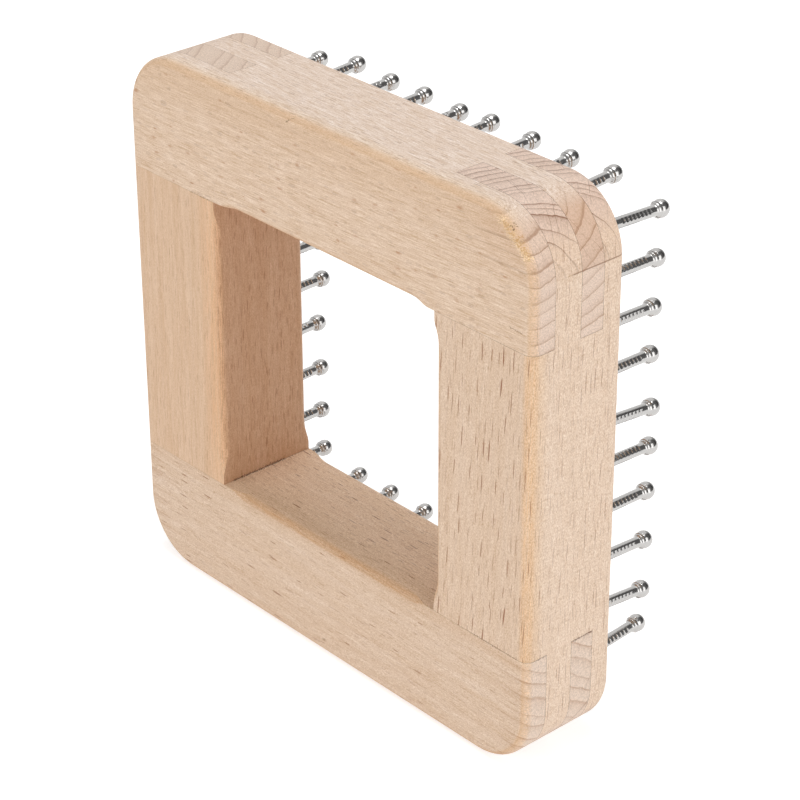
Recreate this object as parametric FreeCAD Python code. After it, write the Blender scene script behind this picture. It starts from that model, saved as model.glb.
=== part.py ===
import FreeCAD, Part

import math
import os

# Knitting board: a small square frame of four beech members, finger jointed at the corners,
# with a ring of round nails standing out of its back face. Yarn is looped on the nails and the
# knitted tube leaves through the window.
# The board stands on its bottom edge. X runs to the right seen from the plain front face,
# Y runs from the front face to the back, the way the nails point, and Z is up.
# The origin is the middle of the bottom edge. All sizes are in millimetres.

# Board
board_width = 125.0
board_height = 125.0
thickness = 24.7
corner_radius = 14.5
edge_round = 2.2

# Members, measured across the grain from the outside to the window
left_stile_width = 28.6
right_stile_width = 27.4
top_rail_width = 27.7
bottom_rail_width = 28.3

# The rounding cutter follows the window with a guide bearing, so it can't reach into a corner
bearing_radius = 7.5

# Fingers of each corner joint, from the front face, the last one taking what is left
front_finger = 5.7
second_finger = 7.0
third_finger = 6.0

# Nails: a shank with a point, and a head with a cone under it, a rim and a domed end. They are
# faceted as finely as such small pieces need.
nail_length = 40.0
nail_exposed = 21.5
shank_diameter = 2.4
point_length = 4.0
head_diameter = 3.9
head_cone = 1.1
head_rim = 0.7
head_dome = 1.75
nail_sides = 10
dome_steps = 2

# Ring of nails: how far in from the board's outside it runs, and how far from the board's
# corners, measured along the side, its rows and columns stop
ring_edge = 10.5
row_end = 24.0
column_end = 13.0
nails_in_row = 8
nails_in_column = 10

# The nails were driven by eye. Each head's way off its regular place, as (to the right or up
# along the side, outwards), with how far the head leans up over the exposed length.
# Rows count from the left, columns from the top.
wander = {
    "top": (
        (0.6, 1.1, 1.4), (0.6, 0.2, 0.7), (0.3, 0.3, 0.9), (0.4, -0.2, 0.9),
        (-1.0, 0.4, 1.5), (0.1, 0.2, 0.8), (0.3, -0.2, 1.8), (1.4, 0.3, 1.1),
    ),
    "bottom": (
        (-0.4, -0.9, 0.2), (-0.3, -0.9, 0.4), (0.5, -1.0, 0.3), (-0.2, -0.4, 0.6),
        (0.3, -0.6, 0.2), (-0.5, -0.2, 0.5), (0.4, -0.7, 0.1), (0.2, -0.3, 0.4),
    ),
    "left": (
        (1.1, -1.3, 0.4), (0.3, -0.4, 0.1), (-0.4, 0.2, 0.5), (0.5, -0.1, 0.2), (0.0, 0.0, 0.3),
        (1.6, -0.5, 0.2), (0.5, 1.2, 0.3), (0.0, 0.5, 0.3), (-0.3, 0.4, -0.1), (0.5, -0.3, 0.3),
    ),
    "right": (
        (-0.5, 0.8, -1.0), (-0.4, 0.3, -0.6), (-0.5, -0.1, -0.7), (-0.3, -0.3, -0.5),
        (-1.1, 0.7, -1.9), (0.7, 0.5, -1.0), (0.8, 0.2, -0.6), (-0.1, 0.2, -1.3),
        (-1.4, 0.1, -2.0), (0.6, -0.8, 1.4),
    ),
}

# Worked out from the sizes above
front_y = -thickness / 2
back_y = thickness / 2
left_x = -board_width / 2
right_x = board_width / 2
mid_z = board_height / 2
window_left = left_x + left_stile_width
window_right = right_x - right_stile_width
window_bottom = bottom_rail_width
window_top = board_height - top_rail_width
ring_half_width = board_width / 2 - ring_edge
ring_half_height = board_height / 2 - ring_edge
row_pitch = (board_width - 2 * row_end) / (nails_in_row - 1)
column_pitch = (board_height - 2 * column_end) / (nails_in_column - 1)
nail_embedded = nail_length - nail_exposed
head_reach = nail_exposed - head_dome
finger_walls = (
    front_y,
    front_y + front_finger,
    front_y + front_finger + second_finger,
    front_y + front_finger + second_finger + third_finger,
    back_y,
)
past = 1.0


def box(x_low, x_high, y_low, y_high, z_low, z_high):
    corner = FreeCAD.Vector(x_low, y_low, z_low)
    return Part.makeBox(x_high - x_low, y_high - y_low, z_high - z_low, corner)


def runs_along_y(edge):
    reach = edge.BoundBox
    return reach.YLength > reach.XLength + reach.ZLength


def lies_at(edge, y):
    reach = edge.BoundBox
    return abs(reach.YMin - y) < 1e-6 and abs(reach.YMax - y) < 1e-6


def rounded_plate(x_low, x_high, y_low, y_high, z_low, z_high, radius):
    plate = box(x_low, x_high, y_low, y_high, z_low, z_high)
    return plate.makeFillet(radius, [edge for edge in plate.Edges if runs_along_y(edge)])


# The board's outside, with the long edges rounded over back and front
def board_outside():
    plate = rounded_plate(left_x, right_x, front_y, back_y, 0, board_height, corner_radius)
    rims = [edge for edge in plate.Edges if lies_at(edge, front_y) or lies_at(edge, back_y)]
    return plate.makeFillet(edge_round, rims)


# What the rounding cutter takes off round the window at one face. The bearing keeps its own
# radius in each corner, so the flare runs out there and leaves the corner square.
def window_flare(face_y, into_wood):
    far_y = face_y + into_wood * 2 * edge_round
    y_low, y_high = min(face_y, far_y), max(face_y, far_y)
    reach = 2 * edge_round
    slab = box(
        window_left - reach, window_right + reach, y_low, y_high, window_bottom - reach, window_top + reach
    )
    hole = rounded_plate(
        window_left, window_right, y_low - past, y_high + past, window_bottom, window_top, bearing_radius
    )
    plate = slab.cut(hole)
    rim = [edge for edge in plate.Edges if lies_at(edge, face_y) and inside_window(edge)]
    return slab.cut(plate.makeFillet(edge_round, rim))


def inside_window(edge):
    reach = edge.BoundBox
    slack = edge_round / 10
    return (
        reach.XMin > window_left - slack
        and reach.XMax < window_right + slack
        and reach.ZMin > window_bottom - slack
        and reach.ZMax < window_top + slack
    )


# The whole board as if cut from one plank; each member is its own share of it
def board_shape():
    window = box(
        window_left, window_right, front_y - past, back_y + past, window_bottom, window_top
    )
    return board_outside().cut([window, window_flare(front_y, 1), window_flare(back_y, -1)])


# A rail has its own first and third fingers at each end, so it is full width there
def rail_blank(z_low, z_high):
    layers = []
    for number, (y_low, y_high) in enumerate(zip(finger_walls, finger_walls[1:])):
        if number % 2 == 0:
            layers.append(box(left_x, right_x, y_low, y_high, z_low, z_high))
        else:
            layers.append(box(window_left, window_right, y_low, y_high, z_low, z_high))
    return layers[0].multiFuse(layers[1:])


# A stile fills the second and fourth places at each end
def stile_blank(x_low, x_high):
    layers = []
    for number, (y_low, y_high) in enumerate(zip(finger_walls, finger_walls[1:])):
        if number % 2 == 0:
            layers.append(box(x_low, x_high, y_low, y_high, window_bottom, window_top))
        else:
            layers.append(box(x_low, x_high, y_low, y_high, 0, board_height))
    return layers[0].multiFuse(layers[1:])


# How far each ring of a nail's corners lies from the wood's back face, and its radius: the point,
# the shank, the cone under the head, the rim, and a dome that is part of a ball
def nail_rings():
    shank = shank_diameter / 2
    head = head_diameter / 2
    rim_start = head_reach - head_rim
    yield -nail_embedded, 0
    yield -nail_embedded + point_length, shank
    yield rim_start - head_cone, shank
    yield rim_start, head
    ball = (head**2 + head_dome**2) / (2 * head_dome)
    ball_centre = nail_exposed - ball
    opening = math.acos((head_reach - ball_centre) / ball)
    for step in range(dome_steps):
        angle = opening * (1 - step / dome_steps)
        yield ball_centre + ball * math.cos(angle), ball * math.sin(angle)
    yield nail_exposed, 0


def ring_corners(y, radius):
    turns = [2 * math.pi * number / nail_sides for number in range(nail_sides)]
    return [FreeCAD.Vector(radius * math.cos(turn), y, radius * math.sin(turn)) for turn in turns]


def flat_face(corners):
    return Part.Face(Part.makePolygon(corners + corners[:1]))


# One nail along Y, faceted, with the wood's back face at Y 0
def nail_shape():
    rings = list(nail_rings())
    faces = []
    for (y, radius), (next_y, next_radius) in zip(rings, rings[1:]):
        low = ring_corners(y, radius)
        high = ring_corners(next_y, next_radius)
        for number in range(nail_sides):
            after = (number + 1) % nail_sides
            corners = [low[number]] if radius == 0 else [low[number], low[after]]
            corners += [high[number]] if next_radius == 0 else [high[after], high[number]]
            faces.append(flat_face(corners))
    shell = Part.makeShell(faces)
    shell.sewShape()
    return Part.makeSolid(shell)


# Name, regular place and wander of every nail
def nail_places():
    for side, up in (("top", 1), ("bottom", -1)):
        for number in range(nails_in_row):
            along, outward, lean = wander[side][number % len(wander[side])]
            x = left_x + row_end + number * row_pitch + along
            z = mid_z + up * (ring_half_height + outward)
            yield f"nail_{side}_{number + 1}", x, z, lean
    for side, right in (("left", -1), ("right", 1)):
        for number in range(nails_in_column):
            along, outward, lean = wander[side][number % len(wander[side])]
            x = right * (ring_half_width + outward)
            z = board_height - column_end - number * column_pitch + along
            yield f"nail_{side}_{number + 1}", x, z, lean


def driven_nail(nail, x, z, lean):
    foot = FreeCAD.Vector(x, back_y, z - lean)
    way = FreeCAD.Vector(0, head_reach, lean)
    turn = FreeCAD.Rotation(FreeCAD.Vector(0, 1, 0), way)
    placed = nail.copy()
    placed.Placement = FreeCAD.Placement(foot, turn)
    return placed


def meets(shape, other):
    return shape.BoundBox.intersect(other.BoundBox)


def main():
    os.makedirs("parts", exist_ok=True)
    nail = nail_shape()
    nails = {name: driven_nail(nail, x, z, lean) for name, x, z, lean in nail_places()}
    board = board_shape()
    blanks = {
        "top_rail": rail_blank(window_top, board_height),
        "bottom_rail": rail_blank(0, window_bottom),
        "left_stile": stile_blank(left_x, window_left),
        "right_stile": stile_blank(window_right, right_x),
    }
    pieces = dict(nails)
    for name, blank in blanks.items():
        member = board.common(blank)
        member = member.cut([other for other in nails.values() if meets(member, other)])
        pieces[name] = member.removeSplitter()
    for name, shape in pieces.items():
        solids = shape.Solids
        if len(solids) != 1 or not solids[0].isValid():
            raise ValueError(f"{name} is {len(solids)} solids")
        solids[0].exportStep(f"parts/{name}.step")
        print(name, round(solids[0].Volume, 1))


main()
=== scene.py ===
# %% [markdown]
# # A beech knitting board with a ring of bright nails
#
# The board is a small square frame: two rails and two stiles of beech, finger jointed at the
# corners, with 36 nails driven into the back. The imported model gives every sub-part's size and
# place. This lesson dresses it: the wood gets its growth rings, rays and fibres, the nails get
# their gripper marks, and a white studio is set up round it.

import math

import bmesh
import bpy
from mathutils import Matrix, Vector


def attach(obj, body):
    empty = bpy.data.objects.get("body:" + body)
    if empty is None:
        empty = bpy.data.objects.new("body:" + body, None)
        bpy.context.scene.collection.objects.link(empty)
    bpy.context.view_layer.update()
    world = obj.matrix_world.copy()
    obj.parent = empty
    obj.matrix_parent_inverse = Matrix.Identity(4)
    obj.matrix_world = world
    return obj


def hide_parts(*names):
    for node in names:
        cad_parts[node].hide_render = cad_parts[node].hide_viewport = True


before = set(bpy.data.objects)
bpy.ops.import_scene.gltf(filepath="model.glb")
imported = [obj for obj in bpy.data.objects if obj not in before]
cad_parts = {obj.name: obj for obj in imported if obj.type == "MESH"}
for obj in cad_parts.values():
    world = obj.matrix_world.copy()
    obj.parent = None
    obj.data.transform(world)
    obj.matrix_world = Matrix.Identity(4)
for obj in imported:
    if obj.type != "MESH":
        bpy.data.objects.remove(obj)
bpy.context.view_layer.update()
MM = 0.001
print("nodes", len(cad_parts))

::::

WHAT YOU HAVE TO DO - Repeat exactly the lines running from the one with "if len(solids) != 1" through the one with "# their gripper", both included.

FULL SOLUTION -
        if len(solids) != 1 or not solids[0].isValid():
            raise ValueError(f"{name} is {len(solids)} solids")
        solids[0].exportStep(f"parts/{name}.step")
        print(name, round(solids[0].Volume, 1))


main()
=== scene.py ===
# %% [markdown]
# # A beech knitting board with a ring of bright nails
#
# The board is a small square frame: two rails and two stiles of beech, finger jointed at the
# corners, with 36 nails driven into the back. The imported model gives every sub-part's size and
# place. This lesson dresses it: the wood gets its growth rings, rays and fibres, the nails get
# their gripper marks, and a white studio is set up round it.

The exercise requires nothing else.